STATED TASK → Begin at the first line and end at the line containing "hide_parts(node)". Extract exactly those lines.

↓↓↓

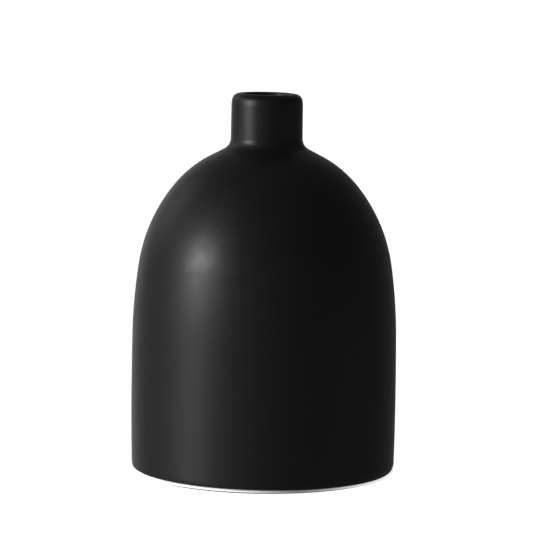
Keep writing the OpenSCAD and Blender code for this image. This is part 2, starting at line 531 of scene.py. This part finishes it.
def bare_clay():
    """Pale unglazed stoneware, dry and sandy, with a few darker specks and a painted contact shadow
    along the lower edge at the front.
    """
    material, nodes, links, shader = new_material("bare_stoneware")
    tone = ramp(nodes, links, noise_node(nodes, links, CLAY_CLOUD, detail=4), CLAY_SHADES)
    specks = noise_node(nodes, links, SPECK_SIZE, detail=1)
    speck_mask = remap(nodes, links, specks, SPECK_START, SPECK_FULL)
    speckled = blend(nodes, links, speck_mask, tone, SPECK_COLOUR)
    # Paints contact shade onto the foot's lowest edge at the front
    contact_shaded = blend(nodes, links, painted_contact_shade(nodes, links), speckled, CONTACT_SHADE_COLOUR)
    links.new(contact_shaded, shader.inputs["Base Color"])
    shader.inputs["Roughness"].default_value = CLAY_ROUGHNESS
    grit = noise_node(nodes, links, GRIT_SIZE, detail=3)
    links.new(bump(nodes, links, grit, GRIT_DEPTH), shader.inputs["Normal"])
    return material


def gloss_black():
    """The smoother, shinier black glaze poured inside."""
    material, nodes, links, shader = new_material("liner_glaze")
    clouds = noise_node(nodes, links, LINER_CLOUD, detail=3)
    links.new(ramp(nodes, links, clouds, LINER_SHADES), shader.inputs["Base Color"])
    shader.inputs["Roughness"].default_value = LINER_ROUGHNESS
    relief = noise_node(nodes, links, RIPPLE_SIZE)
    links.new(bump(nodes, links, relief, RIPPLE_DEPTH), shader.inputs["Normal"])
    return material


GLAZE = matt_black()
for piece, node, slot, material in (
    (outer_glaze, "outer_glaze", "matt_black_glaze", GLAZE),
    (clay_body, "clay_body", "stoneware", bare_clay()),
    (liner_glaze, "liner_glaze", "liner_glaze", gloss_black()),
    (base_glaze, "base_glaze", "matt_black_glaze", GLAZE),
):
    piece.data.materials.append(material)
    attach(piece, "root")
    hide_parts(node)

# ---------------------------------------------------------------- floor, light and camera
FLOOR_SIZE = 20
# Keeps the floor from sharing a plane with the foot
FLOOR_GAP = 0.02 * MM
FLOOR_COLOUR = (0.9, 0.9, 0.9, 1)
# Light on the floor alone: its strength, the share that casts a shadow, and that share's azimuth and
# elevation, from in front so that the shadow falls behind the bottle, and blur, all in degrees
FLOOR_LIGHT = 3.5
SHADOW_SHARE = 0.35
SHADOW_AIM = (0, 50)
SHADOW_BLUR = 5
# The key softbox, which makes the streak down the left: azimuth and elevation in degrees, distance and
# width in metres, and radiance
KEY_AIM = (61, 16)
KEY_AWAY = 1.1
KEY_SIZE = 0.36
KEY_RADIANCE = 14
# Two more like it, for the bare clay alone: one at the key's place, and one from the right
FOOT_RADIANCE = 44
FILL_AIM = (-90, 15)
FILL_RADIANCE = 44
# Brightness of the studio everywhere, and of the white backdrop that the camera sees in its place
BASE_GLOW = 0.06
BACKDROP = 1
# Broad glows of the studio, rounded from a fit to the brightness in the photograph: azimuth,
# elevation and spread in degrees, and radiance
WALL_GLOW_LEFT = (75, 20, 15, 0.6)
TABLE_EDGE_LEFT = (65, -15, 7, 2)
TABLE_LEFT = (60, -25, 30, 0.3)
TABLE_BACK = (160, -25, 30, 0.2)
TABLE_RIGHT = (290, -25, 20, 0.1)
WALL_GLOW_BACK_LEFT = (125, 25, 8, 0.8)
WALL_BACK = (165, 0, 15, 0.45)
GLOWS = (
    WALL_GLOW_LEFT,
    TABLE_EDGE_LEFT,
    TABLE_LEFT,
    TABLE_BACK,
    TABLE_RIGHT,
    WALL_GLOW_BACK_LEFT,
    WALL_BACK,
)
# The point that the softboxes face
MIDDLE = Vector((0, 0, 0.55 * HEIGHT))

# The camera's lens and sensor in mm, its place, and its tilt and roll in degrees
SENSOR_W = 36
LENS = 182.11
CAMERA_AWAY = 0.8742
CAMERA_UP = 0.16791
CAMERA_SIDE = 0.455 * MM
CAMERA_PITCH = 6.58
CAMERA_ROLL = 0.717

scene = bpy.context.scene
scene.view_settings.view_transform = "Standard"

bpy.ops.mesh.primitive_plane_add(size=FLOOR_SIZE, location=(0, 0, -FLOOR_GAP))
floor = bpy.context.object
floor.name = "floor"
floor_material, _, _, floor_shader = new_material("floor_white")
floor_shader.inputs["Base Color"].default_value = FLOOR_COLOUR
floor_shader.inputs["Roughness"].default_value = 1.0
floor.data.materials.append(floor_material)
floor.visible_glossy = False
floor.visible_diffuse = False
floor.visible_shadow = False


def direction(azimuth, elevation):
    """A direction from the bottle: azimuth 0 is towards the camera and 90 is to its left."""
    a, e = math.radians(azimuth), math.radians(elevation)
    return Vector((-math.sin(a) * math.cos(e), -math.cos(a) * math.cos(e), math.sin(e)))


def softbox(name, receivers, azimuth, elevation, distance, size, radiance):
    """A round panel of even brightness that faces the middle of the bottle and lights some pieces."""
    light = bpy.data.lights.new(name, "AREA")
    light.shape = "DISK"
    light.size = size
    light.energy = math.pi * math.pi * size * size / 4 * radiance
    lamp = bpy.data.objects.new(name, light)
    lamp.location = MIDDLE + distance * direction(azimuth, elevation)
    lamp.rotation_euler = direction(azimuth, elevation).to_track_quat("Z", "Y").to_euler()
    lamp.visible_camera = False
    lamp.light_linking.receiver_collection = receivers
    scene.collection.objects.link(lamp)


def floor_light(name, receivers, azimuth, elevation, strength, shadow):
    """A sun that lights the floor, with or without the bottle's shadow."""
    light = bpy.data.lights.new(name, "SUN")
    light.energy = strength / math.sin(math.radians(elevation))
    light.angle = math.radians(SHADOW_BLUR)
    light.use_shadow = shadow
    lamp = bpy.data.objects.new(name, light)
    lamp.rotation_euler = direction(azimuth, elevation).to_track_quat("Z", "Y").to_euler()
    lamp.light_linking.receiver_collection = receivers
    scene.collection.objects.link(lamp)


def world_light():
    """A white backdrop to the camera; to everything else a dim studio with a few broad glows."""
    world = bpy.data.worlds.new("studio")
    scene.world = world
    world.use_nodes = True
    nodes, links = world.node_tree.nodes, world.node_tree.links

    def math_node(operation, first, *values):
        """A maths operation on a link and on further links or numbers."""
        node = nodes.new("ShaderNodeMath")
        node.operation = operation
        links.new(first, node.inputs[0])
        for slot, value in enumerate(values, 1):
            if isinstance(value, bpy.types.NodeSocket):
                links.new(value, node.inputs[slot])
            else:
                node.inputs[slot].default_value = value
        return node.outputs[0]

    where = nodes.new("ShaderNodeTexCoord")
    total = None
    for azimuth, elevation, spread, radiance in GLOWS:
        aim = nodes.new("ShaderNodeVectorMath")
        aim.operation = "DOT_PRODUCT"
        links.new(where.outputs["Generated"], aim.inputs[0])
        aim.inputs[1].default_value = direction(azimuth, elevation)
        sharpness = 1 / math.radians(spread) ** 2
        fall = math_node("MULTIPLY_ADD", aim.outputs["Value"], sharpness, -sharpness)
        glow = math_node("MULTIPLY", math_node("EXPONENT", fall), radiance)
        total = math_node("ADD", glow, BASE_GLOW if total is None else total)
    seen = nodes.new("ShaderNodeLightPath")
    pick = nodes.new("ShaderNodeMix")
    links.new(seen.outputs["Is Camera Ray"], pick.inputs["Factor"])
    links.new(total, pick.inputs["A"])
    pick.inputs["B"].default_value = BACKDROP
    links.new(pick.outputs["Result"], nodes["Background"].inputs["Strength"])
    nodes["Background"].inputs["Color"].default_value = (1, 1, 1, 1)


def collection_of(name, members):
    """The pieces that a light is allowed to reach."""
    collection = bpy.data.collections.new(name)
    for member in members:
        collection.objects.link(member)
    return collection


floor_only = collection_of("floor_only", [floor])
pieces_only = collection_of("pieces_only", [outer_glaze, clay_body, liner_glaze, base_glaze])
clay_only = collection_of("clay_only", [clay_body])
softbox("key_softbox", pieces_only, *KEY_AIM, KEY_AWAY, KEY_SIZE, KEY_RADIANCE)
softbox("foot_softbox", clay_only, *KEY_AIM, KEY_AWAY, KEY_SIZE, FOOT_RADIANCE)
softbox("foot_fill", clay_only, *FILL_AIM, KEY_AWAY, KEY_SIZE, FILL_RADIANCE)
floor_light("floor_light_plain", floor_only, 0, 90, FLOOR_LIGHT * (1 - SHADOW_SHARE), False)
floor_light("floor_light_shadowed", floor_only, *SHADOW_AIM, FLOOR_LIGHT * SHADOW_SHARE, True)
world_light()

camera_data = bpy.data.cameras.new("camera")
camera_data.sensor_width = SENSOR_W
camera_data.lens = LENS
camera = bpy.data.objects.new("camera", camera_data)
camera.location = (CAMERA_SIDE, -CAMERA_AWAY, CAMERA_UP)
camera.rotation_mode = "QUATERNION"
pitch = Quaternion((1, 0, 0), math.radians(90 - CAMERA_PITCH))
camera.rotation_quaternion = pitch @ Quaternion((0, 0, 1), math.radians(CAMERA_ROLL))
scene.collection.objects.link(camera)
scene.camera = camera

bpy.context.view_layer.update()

↑↑↑

FULL OUTPUT →
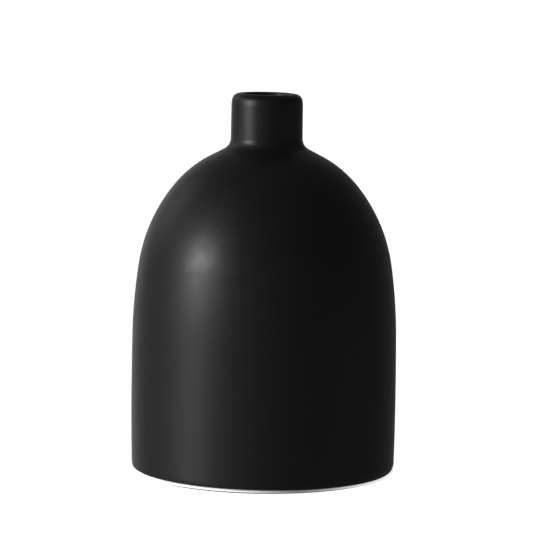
Keep writing the OpenSCAD and Blender code for this image. This is part 2, starting at line 531 of scene.py. This part finishes it.
def bare_clay():
    """Pale unglazed stoneware, dry and sandy, with a few darker specks and a painted contact shadow
    along the lower edge at the front.
    """
    material, nodes, links, shader = new_material("bare_stoneware")
    tone = ramp(nodes, links, noise_node(nodes, links, CLAY_CLOUD, detail=4), CLAY_SHADES)
    specks = noise_node(nodes, links, SPECK_SIZE, detail=1)
    speck_mask = remap(nodes, links, specks, SPECK_START, SPECK_FULL)
    speckled = blend(nodes, links, speck_mask, tone, SPECK_COLOUR)
    # Paints contact shade onto the foot's lowest edge at the front
    contact_shaded = blend(nodes, links, painted_contact_shade(nodes, links), speckled, CONTACT_SHADE_COLOUR)
    links.new(contact_shaded, shader.inputs["Base Color"])
    shader.inputs["Roughness"].default_value = CLAY_ROUGHNESS
    grit = noise_node(nodes, links, GRIT_SIZE, detail=3)
    links.new(bump(nodes, links, grit, GRIT_DEPTH), shader.inputs["Normal"])
    return material


def gloss_black():
    """The smoother, shinier black glaze poured inside."""
    material, nodes, links, shader = new_material("liner_glaze")
    clouds = noise_node(nodes, links, LINER_CLOUD, detail=3)
    links.new(ramp(nodes, links, clouds, LINER_SHADES), shader.inputs["Base Color"])
    shader.inputs["Roughness"].default_value = LINER_ROUGHNESS
    relief = noise_node(nodes, links, RIPPLE_SIZE)
    links.new(bump(nodes, links, relief, RIPPLE_DEPTH), shader.inputs["Normal"])
    return material


GLAZE = matt_black()
for piece, node, slot, material in (
    (outer_glaze, "outer_glaze", "matt_black_glaze", GLAZE),
    (clay_body, "clay_body", "stoneware", bare_clay()),
    (liner_glaze, "liner_glaze", "liner_glaze", gloss_black()),
    (base_glaze, "base_glaze", "matt_black_glaze", GLAZE),
):
    piece.data.materials.append(material)
    attach(piece, "root")
    hide_parts(node)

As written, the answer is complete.